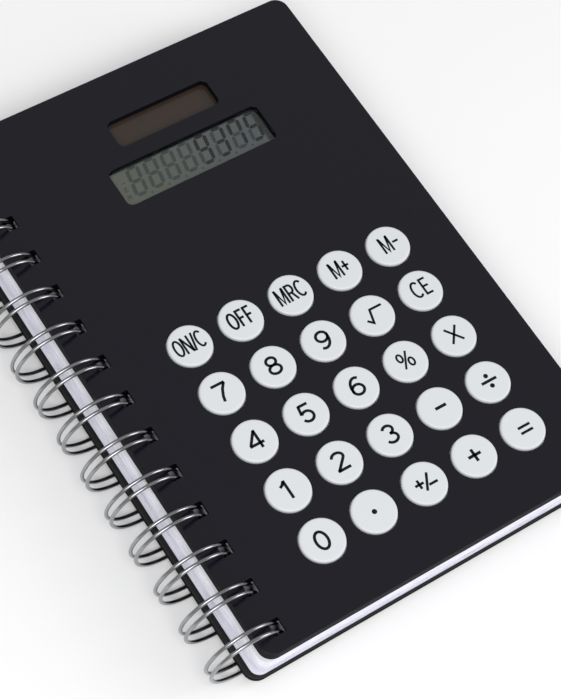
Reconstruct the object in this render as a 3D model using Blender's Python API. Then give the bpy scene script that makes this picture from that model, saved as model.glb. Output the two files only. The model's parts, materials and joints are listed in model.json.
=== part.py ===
"""Wire-bound notebook with a solar calculator built into its front cover.

The notebook lies level on its binding loops: +Z is up, +X runs from the spine to the fore-edge,
+Y runs from the keypad to the display. The origin is the bottom centre of the bounding box.
Everything that turns does so about the axis of the binding loops, which lies along Y.
"""
import math

import bmesh
import bpy
from mathutils import Vector

MM = 0.001
GAP = 0.05 * MM

# Twin-loop binding, two loops to the inch
LOOP_PITCH = 12.7 * MM
LOOP_COUNT = 14
LOOP_RADIUS = 11.1 * MM
WIRE_RADIUS = 0.55 * MM
LEG_SPACING = 2.7 * MM
LINK_BEND = 1.0 * MM
BASE_ANGLE = math.radians(-36.0)
TIP_ANGLE = math.radians(316.5)
LOOP_STEP = math.radians(22.5)
WIRE_SIDES = 6

# Notebook, measured from the loop axis
COVER_WIDTH = 119.0 * MM
COVER_HEIGHT = 178.0 * MM
COVER_SETBACK = 2.1 * MM
COVER_CORNER = 4.0 * MM
PAGE_WIDTH = 118.6 * MM
PAGE_HEIGHT = 177.6 * MM
PAGE_CORNER = 3.0 * MM
UPPER_PAGES_SETBACK = 0.9 * MM
LOWER_PAGES_SETBACK = 0.1 * MM
BACK_COVER_SETBACK = -0.9 * MM

# Binding slots, as (inner wall, outer wall at the underside, outer wall at the face) from the loop axis
SLOT_HEIGHT = 4.4 * MM
COVER_SLOT = (7.4 * MM, 11.6 * MM, 10.6 * MM)
PAGE_SLOT = (7.9 * MM, 12.1 * MM, 12.1 * MM)
BOARD_SLOT = (4.4 * MM, 9.0 * MM, 9.0 * MM)

# Heights of the stack above the table
BACK_COVER_Z = (2.10 * MM, 3.90 * MM)
LOWER_PAGES_Z = (6.05 * MM, 10.50 * MM)
UPPER_PAGES_Z = (10.60 * MM, 14.50 * MM)
COVER_Z = (14.75 * MM, 18.75 * MM)
PLATE_TOP = 15.50 * MM
DOOR_SEAT = 15.20 * MM
BOARD_Z = (15.60 * MM, 16.10 * MM)
MAT_Z = (16.15 * MM, 16.45 * MM)
FLANGE_Z = (17.20 * MM, 17.55 * MM)
CEILING = 17.60 * MM
KEY_TOP = 19.50 * MM

# Keypad, places on the cover counted from its lower left corner
KEY_PITCH = 16.8 * MM
KEY_FIRST = (30.7 * MM, 87.9 * MM)
KEY_RADIUS = 6.5 * MM
KEY_FLANGE_RADIUS = 7.2 * MM
KEY_EDGE = 0.35 * MM
KEY_HOLE_RADIUS = 6.75 * MM
KEY_SEGMENTS = 18
KEY_ROWS = (
    ("on_c", "off", "mrc", "m_plus", "m_minus"),
    ("7", "8", "9", "root", "ce"),
    ("4", "5", "6", "percent", "times"),
    ("1", "2", "3", "minus", "divide"),
    ("0", "point", "sign", "plus", "equals"),
)

# Windows and hollows of the cover, as (left, right, bottom, top) on the cover
DISPLAY_WINDOW = (39.6 * MM, 90.4 * MM, 134.9 * MM, 147.9 * MM)
SOLAR_WINDOW = (47.7 * MM, 81.9 * MM, 153.1 * MM, 162.5 * MM)
WINDOW_CORNER = 1.8 * MM
CAVITY = (20.0 * MM, 109.0 * MM, 9.5 * MM, 150.8 * MM)
SOLAR_POCKET = (45.4 * MM, 84.2 * MM, 151.2 * MM, 164.8 * MM)
LEAD_CHANNEL = (83.0 * MM, 98.0 * MM, 149.5 * MM, 158.5 * MM)
PLATE_OUTLINE = (15.5 * MM, 116.5 * MM, 5.0 * MM, 170.0 * MM)
PLATE_CORNER = 2.0 * MM
POCKET_CEILING = 16.60 * MM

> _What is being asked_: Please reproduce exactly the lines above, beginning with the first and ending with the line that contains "its front cover.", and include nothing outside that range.

> _Exercise response_:
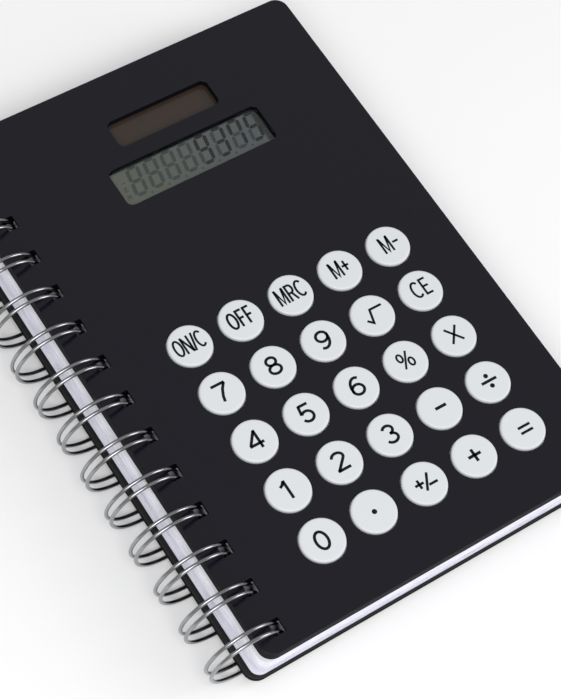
Reconstruct the object in this render as a 3D model using Blender's Python API. Then give the bpy scene script that makes this picture from that model, saved as model.glb. Output the two files only. The model's parts, materials and joints are listed in model.json.
=== part.py ===
"""Wire-bound notebook with a solar calculator built into its front cover.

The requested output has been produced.